§ YOUR TASK: Count the lines below that contain the word "caption" and give only that number.

-- begin RECORDED DATA --

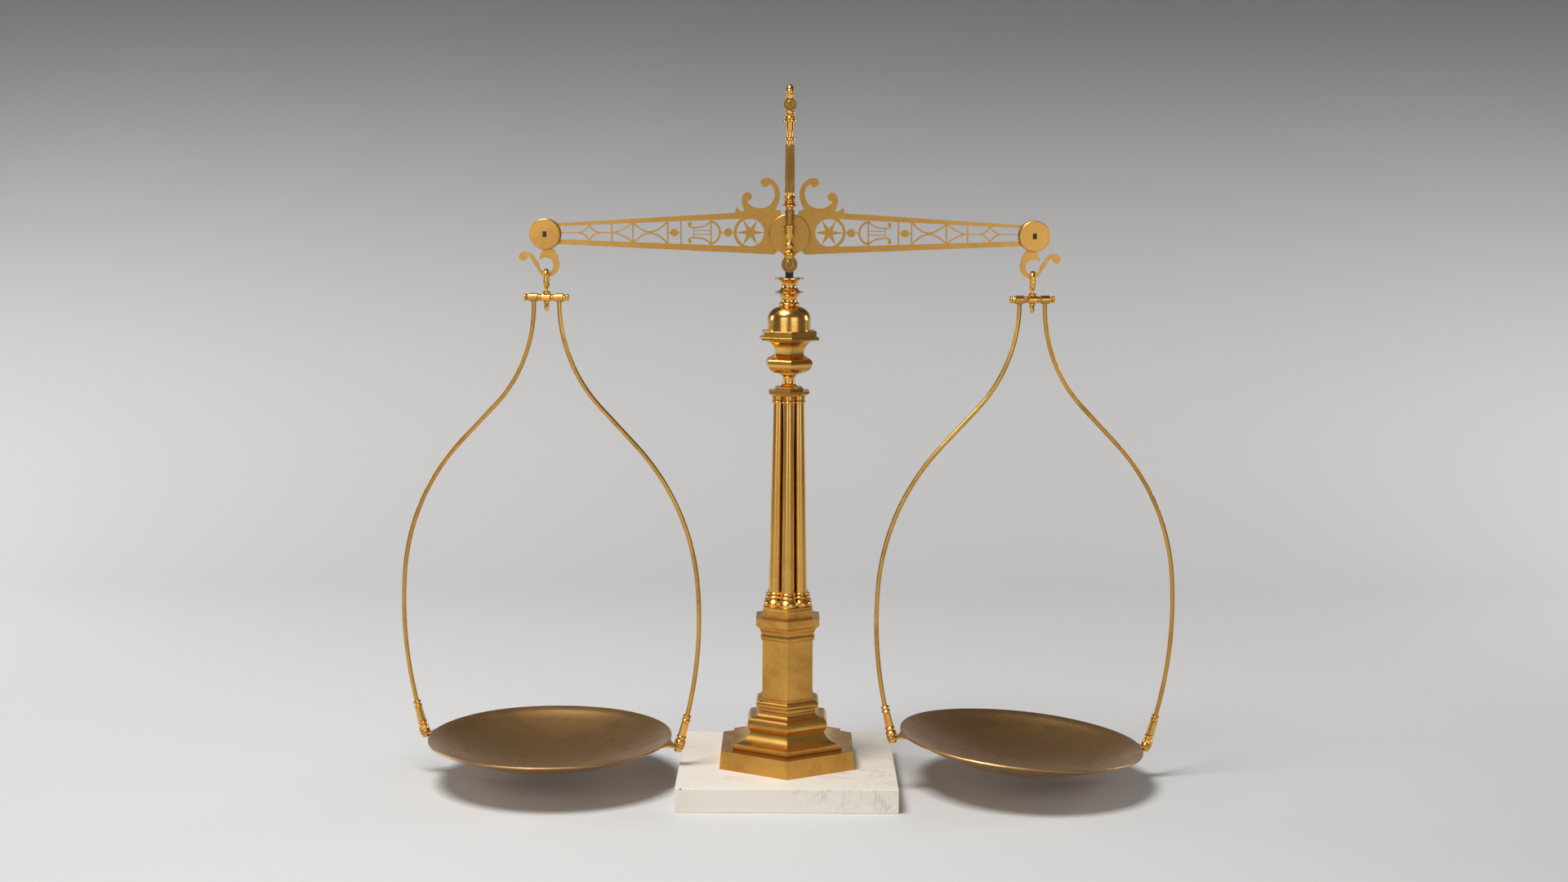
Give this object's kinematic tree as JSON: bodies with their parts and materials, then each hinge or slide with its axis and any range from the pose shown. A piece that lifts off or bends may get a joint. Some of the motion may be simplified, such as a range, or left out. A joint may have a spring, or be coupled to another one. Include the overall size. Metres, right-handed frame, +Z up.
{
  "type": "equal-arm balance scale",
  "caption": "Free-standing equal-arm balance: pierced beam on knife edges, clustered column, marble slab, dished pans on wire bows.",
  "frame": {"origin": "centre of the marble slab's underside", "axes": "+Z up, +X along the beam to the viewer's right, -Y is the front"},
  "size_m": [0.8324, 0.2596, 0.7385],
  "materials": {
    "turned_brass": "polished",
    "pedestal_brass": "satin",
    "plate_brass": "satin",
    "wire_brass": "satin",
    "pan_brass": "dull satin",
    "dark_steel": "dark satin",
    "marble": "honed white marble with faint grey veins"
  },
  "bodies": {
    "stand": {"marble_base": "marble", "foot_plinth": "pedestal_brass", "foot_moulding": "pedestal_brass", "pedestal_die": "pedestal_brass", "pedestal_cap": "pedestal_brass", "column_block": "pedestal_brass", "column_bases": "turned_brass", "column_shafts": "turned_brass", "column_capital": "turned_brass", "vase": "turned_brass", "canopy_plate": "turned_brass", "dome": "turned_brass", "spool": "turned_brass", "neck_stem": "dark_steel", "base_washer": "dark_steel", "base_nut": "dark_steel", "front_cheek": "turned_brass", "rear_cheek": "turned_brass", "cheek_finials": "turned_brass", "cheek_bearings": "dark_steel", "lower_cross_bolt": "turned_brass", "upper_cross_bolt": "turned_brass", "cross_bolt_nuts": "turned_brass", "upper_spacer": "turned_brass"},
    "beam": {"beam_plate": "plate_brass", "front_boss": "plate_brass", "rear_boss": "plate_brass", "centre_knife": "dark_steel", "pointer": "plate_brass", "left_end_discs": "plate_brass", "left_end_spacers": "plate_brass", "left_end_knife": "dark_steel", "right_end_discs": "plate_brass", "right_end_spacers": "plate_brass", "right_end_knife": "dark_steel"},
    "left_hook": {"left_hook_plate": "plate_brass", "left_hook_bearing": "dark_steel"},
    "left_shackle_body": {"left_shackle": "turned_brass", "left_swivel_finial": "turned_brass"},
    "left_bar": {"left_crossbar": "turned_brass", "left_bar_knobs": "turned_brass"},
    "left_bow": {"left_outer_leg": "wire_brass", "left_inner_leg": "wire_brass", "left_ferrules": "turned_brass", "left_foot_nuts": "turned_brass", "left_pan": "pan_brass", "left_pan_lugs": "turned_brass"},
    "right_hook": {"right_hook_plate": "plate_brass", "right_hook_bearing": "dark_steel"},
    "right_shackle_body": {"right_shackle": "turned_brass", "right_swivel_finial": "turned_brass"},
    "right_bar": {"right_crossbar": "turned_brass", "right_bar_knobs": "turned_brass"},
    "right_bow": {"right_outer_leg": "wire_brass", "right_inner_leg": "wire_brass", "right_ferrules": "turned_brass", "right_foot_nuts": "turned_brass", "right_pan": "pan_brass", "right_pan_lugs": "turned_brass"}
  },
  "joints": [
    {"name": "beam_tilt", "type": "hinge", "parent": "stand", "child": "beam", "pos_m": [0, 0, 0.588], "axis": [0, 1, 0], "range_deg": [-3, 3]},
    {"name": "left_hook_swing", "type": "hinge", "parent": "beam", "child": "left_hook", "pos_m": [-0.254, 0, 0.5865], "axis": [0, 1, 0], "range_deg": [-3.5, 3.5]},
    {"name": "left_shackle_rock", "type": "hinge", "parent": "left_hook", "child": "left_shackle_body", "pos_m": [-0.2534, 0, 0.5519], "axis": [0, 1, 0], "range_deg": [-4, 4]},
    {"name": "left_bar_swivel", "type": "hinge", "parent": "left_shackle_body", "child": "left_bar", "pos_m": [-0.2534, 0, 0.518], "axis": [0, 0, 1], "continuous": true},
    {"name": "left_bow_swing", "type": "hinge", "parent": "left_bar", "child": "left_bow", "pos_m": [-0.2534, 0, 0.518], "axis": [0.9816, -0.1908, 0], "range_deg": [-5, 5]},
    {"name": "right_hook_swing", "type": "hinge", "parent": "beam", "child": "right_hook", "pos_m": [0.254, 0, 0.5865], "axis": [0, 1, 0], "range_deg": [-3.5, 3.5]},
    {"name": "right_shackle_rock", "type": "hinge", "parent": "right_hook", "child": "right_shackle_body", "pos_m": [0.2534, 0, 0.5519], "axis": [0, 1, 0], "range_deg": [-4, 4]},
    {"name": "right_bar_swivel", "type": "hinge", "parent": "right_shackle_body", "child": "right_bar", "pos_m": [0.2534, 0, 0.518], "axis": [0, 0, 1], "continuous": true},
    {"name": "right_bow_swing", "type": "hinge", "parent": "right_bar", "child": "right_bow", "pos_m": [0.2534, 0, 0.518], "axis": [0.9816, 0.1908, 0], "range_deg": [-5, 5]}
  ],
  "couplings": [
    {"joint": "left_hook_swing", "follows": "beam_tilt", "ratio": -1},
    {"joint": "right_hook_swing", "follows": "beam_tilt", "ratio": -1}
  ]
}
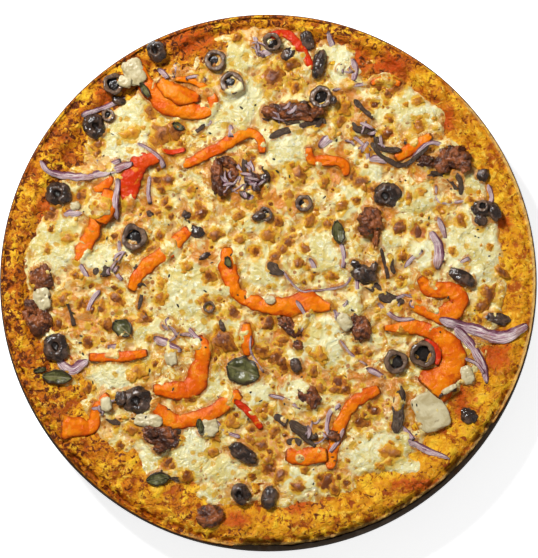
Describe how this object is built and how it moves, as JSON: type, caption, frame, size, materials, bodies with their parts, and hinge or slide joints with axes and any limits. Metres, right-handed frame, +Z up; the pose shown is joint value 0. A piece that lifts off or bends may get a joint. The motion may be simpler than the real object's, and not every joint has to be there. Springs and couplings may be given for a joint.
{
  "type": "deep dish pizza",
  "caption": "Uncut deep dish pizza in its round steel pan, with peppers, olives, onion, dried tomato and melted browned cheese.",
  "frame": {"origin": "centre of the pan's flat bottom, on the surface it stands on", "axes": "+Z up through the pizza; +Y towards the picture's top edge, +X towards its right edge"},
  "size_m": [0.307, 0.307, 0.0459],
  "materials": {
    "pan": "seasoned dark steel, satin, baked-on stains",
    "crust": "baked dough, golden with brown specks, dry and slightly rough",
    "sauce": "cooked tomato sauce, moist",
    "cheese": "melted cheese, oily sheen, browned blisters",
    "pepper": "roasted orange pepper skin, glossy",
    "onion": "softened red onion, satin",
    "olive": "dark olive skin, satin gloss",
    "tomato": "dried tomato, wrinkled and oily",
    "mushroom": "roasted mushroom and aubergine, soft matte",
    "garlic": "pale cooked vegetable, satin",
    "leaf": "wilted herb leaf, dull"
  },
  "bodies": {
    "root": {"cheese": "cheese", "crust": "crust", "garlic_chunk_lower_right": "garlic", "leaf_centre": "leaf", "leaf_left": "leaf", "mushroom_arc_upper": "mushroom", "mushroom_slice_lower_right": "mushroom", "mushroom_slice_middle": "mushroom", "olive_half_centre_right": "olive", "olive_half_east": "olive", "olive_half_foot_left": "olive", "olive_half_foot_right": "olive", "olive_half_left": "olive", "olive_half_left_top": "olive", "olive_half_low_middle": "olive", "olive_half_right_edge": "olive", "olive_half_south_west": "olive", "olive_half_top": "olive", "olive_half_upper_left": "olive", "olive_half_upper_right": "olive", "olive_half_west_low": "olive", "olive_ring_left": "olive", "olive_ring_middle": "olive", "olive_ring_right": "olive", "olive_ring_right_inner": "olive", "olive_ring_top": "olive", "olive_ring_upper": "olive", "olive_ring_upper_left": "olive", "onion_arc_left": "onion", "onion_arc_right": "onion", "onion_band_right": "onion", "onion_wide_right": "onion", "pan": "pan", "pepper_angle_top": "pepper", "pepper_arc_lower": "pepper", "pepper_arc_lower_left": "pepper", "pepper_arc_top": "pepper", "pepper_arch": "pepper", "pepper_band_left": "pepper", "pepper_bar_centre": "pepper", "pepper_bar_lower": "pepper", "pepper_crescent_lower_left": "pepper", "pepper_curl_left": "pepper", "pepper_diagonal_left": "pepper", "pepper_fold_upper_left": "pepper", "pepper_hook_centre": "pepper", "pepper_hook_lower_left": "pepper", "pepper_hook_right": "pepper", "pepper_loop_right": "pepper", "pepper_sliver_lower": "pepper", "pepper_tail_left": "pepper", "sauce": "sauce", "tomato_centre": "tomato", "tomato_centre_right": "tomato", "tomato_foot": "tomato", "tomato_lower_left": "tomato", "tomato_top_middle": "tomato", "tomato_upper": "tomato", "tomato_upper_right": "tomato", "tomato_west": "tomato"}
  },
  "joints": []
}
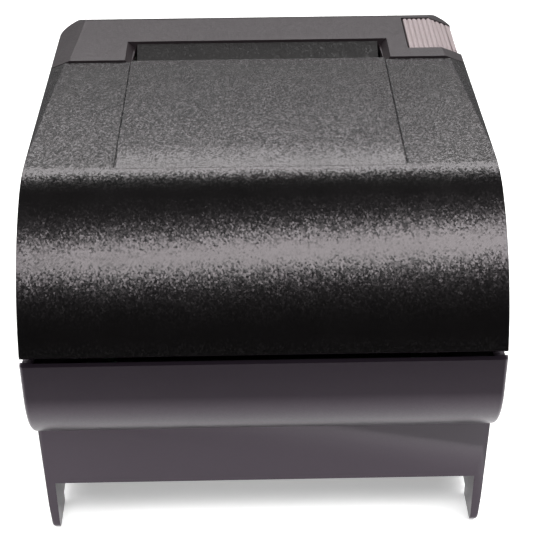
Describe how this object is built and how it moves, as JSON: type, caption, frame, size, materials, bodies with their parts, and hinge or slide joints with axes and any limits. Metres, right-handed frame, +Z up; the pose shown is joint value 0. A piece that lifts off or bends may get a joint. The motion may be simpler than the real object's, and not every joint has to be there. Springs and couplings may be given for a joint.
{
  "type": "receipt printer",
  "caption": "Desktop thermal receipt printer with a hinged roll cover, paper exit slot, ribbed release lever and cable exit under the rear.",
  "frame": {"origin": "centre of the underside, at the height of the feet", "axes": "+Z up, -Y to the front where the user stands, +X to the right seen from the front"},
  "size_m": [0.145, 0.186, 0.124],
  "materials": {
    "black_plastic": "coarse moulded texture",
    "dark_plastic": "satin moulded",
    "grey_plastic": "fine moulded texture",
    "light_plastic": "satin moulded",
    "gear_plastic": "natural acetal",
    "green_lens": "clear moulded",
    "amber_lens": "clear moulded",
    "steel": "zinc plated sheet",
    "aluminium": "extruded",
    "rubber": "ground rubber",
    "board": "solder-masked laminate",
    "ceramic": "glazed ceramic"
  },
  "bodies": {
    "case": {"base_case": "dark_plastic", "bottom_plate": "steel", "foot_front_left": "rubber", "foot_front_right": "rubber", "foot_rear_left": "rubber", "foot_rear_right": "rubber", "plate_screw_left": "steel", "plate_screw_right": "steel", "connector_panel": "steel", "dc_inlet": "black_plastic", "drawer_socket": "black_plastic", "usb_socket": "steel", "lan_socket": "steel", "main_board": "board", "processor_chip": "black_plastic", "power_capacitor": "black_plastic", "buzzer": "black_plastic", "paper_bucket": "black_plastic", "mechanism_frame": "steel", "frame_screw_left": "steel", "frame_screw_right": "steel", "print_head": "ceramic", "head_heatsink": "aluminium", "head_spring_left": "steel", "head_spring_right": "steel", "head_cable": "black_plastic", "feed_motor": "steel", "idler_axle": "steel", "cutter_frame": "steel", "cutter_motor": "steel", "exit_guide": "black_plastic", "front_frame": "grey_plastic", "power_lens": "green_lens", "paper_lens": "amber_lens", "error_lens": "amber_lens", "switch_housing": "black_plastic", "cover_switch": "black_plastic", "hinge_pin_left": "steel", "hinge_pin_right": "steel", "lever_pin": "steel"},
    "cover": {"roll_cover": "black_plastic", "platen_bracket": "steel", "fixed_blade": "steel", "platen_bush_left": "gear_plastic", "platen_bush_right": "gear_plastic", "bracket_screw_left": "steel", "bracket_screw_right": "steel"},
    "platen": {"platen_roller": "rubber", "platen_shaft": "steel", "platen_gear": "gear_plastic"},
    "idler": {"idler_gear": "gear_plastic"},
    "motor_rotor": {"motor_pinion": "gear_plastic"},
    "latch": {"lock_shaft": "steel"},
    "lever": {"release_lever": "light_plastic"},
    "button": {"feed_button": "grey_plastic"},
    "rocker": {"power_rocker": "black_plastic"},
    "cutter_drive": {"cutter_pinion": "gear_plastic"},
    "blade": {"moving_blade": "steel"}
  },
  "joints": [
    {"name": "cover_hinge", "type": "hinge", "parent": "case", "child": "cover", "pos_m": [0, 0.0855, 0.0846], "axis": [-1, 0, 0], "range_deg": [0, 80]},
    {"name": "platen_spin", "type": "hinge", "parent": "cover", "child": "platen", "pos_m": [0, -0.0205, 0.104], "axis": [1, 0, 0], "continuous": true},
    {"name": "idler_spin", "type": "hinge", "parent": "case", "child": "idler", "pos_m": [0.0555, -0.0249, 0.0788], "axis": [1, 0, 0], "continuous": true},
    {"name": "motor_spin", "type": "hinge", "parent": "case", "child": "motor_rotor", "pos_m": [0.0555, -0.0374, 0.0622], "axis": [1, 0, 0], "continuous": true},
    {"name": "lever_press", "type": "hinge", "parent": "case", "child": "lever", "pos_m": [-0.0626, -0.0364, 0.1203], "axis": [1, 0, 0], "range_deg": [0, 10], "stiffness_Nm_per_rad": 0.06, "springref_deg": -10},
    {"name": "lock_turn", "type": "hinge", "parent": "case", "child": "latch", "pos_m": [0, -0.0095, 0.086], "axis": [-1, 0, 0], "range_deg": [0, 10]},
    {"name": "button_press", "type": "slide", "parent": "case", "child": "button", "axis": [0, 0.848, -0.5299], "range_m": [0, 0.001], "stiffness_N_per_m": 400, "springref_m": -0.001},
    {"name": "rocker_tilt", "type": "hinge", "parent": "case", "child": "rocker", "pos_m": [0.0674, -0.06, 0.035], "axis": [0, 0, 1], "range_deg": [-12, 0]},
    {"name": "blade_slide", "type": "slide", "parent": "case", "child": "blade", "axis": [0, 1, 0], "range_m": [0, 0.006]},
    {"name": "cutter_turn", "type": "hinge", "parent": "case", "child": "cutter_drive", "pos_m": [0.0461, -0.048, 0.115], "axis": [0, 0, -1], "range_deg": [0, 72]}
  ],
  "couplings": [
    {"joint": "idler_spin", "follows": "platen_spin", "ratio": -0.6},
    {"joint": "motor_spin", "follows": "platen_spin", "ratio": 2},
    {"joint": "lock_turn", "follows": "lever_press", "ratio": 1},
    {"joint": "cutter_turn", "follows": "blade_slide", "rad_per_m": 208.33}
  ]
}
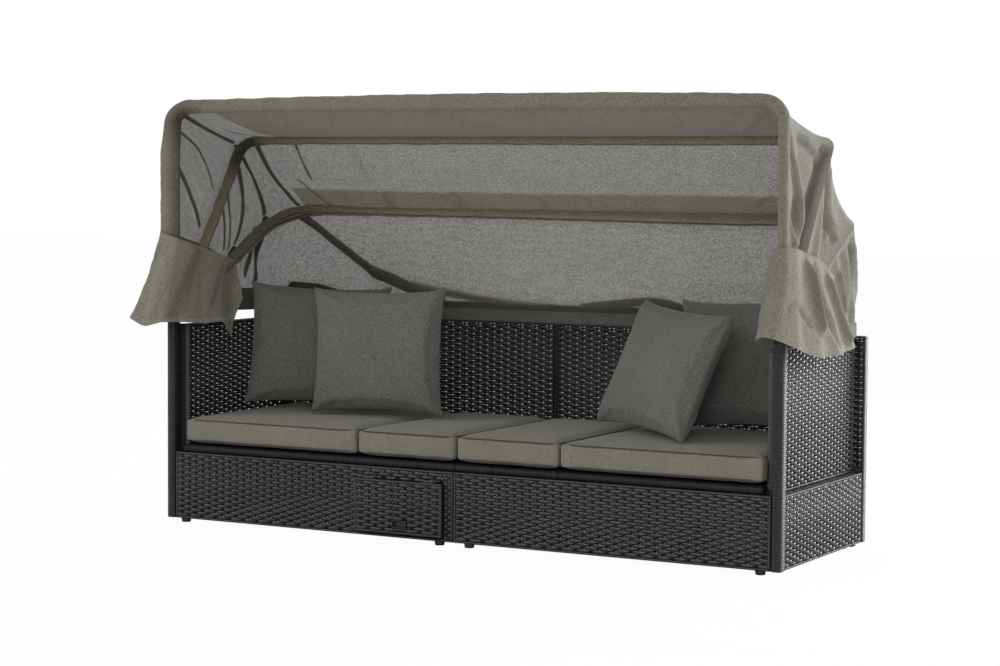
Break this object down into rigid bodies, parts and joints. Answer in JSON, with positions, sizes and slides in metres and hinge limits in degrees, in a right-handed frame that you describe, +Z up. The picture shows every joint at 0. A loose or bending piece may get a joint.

-- end RECORDED DATA --

§ REPLY TO THE TASK: 5